● WHAT TO PRODUCE
Among the lines below, keep only those from the one containing "Write part 2" through the one containing "ragged: a noise", and reproduce them exactly.

● RECORD SET
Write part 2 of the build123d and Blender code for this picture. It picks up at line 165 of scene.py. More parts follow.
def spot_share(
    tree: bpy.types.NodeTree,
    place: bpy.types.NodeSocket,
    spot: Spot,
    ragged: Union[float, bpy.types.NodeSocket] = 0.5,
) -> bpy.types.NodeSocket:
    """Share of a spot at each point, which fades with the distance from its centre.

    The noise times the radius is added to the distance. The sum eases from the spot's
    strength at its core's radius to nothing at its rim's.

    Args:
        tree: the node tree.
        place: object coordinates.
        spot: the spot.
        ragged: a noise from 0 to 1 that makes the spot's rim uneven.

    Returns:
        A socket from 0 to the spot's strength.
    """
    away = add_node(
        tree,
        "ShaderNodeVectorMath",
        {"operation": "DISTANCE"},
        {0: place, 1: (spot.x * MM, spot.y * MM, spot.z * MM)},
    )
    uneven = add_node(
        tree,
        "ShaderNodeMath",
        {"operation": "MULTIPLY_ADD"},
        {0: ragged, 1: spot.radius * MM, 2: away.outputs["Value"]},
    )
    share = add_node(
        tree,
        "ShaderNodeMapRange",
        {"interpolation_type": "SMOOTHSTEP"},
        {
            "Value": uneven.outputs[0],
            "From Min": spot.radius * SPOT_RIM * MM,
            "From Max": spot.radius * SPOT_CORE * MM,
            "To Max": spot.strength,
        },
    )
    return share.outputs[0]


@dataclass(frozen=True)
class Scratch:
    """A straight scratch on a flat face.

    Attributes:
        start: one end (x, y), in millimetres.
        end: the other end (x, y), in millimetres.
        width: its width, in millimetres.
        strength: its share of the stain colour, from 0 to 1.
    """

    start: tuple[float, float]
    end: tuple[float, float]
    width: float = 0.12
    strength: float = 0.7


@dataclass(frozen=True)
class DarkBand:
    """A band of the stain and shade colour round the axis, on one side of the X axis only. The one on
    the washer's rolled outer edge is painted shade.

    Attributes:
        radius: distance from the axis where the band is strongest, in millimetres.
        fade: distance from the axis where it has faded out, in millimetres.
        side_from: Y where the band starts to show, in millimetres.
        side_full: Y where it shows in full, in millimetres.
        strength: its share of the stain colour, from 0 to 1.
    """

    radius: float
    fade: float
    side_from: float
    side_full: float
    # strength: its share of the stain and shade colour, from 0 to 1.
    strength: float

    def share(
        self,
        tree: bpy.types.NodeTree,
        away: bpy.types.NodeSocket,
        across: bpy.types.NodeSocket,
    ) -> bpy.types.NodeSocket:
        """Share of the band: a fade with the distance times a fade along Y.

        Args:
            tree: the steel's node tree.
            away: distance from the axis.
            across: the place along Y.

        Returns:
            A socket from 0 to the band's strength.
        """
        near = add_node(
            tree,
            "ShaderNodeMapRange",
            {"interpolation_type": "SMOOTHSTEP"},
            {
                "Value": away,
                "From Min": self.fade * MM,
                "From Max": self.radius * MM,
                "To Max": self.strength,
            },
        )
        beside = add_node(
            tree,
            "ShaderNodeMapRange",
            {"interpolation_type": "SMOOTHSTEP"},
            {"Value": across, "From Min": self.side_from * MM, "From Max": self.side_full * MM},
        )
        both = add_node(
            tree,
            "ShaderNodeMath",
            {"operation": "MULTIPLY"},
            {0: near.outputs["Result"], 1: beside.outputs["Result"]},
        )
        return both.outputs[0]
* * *
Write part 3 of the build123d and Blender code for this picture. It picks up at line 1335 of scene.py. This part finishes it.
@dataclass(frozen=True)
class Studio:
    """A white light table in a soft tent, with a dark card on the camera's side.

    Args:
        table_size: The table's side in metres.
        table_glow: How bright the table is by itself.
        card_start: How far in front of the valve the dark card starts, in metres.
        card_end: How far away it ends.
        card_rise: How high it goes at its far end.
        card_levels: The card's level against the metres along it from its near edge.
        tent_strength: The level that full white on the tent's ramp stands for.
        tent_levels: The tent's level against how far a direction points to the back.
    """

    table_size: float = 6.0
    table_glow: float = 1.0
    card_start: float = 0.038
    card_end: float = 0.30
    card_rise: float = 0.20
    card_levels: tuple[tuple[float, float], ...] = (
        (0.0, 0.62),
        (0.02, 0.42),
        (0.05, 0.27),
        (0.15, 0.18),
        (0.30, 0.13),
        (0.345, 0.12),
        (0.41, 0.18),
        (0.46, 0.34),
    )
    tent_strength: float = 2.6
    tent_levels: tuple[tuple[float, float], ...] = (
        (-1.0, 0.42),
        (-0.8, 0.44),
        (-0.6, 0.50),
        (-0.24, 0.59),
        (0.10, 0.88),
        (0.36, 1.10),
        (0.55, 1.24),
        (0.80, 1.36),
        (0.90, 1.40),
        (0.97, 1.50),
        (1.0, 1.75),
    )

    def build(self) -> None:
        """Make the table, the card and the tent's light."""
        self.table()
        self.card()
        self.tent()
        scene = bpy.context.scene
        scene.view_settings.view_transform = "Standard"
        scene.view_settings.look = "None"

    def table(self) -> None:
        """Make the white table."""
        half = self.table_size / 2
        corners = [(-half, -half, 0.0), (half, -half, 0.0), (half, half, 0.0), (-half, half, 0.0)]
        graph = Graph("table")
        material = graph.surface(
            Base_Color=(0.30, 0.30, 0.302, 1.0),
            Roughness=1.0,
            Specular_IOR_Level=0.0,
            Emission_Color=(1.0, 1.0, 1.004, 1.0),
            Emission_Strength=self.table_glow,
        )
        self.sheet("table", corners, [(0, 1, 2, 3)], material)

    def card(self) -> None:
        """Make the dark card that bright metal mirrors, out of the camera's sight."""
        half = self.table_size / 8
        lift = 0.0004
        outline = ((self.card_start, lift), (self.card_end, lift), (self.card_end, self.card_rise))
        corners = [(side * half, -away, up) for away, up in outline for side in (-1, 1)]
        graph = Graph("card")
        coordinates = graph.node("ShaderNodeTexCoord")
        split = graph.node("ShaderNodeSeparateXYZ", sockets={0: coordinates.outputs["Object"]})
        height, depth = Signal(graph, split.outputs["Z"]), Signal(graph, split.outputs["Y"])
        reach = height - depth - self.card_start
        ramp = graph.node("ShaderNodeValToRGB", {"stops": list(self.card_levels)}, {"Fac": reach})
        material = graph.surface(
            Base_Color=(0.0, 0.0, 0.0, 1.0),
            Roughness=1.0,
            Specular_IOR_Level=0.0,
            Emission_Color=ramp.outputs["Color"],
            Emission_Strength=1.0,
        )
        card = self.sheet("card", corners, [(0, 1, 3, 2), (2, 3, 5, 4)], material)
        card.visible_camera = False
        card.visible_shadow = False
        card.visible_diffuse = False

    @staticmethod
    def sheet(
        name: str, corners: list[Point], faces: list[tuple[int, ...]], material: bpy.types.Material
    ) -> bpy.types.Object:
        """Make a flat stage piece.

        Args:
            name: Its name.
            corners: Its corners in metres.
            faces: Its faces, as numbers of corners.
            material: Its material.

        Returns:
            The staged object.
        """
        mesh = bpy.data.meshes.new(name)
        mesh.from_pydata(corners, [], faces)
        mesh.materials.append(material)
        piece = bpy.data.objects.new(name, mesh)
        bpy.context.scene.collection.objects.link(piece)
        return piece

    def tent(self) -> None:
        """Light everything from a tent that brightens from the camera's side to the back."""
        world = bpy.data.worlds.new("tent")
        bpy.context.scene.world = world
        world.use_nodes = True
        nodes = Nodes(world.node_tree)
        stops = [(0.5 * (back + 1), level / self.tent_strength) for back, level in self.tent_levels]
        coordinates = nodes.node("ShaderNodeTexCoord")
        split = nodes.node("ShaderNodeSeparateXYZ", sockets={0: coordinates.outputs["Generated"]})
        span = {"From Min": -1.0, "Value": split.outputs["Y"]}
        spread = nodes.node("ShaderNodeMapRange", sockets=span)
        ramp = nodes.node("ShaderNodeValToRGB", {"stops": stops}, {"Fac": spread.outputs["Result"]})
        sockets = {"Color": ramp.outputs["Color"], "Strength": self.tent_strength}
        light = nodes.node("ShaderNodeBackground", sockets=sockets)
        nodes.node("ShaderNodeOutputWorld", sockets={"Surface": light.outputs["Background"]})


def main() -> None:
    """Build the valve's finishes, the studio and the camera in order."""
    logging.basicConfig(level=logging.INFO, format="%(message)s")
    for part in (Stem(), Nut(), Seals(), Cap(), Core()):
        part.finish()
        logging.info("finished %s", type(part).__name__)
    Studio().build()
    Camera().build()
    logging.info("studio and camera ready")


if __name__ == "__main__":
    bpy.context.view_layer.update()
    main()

● WORKED SOLUTION
Write part 2 of the build123d and Blender code for this picture. It picks up at line 165 of scene.py. More parts follow.
def spot_share(
    tree: bpy.types.NodeTree,
    place: bpy.types.NodeSocket,
    spot: Spot,
    ragged: Union[float, bpy.types.NodeSocket] = 0.5,
) -> bpy.types.NodeSocket:
    """Share of a spot at each point, which fades with the distance from its centre.

    The noise times the radius is added to the distance. The sum eases from the spot's
    strength at its core's radius to nothing at its rim's.

    Args:
        tree: the node tree.
        place: object coordinates.
        spot: the spot.
        ragged: a noise from 0 to 1 that makes the spot's rim uneven.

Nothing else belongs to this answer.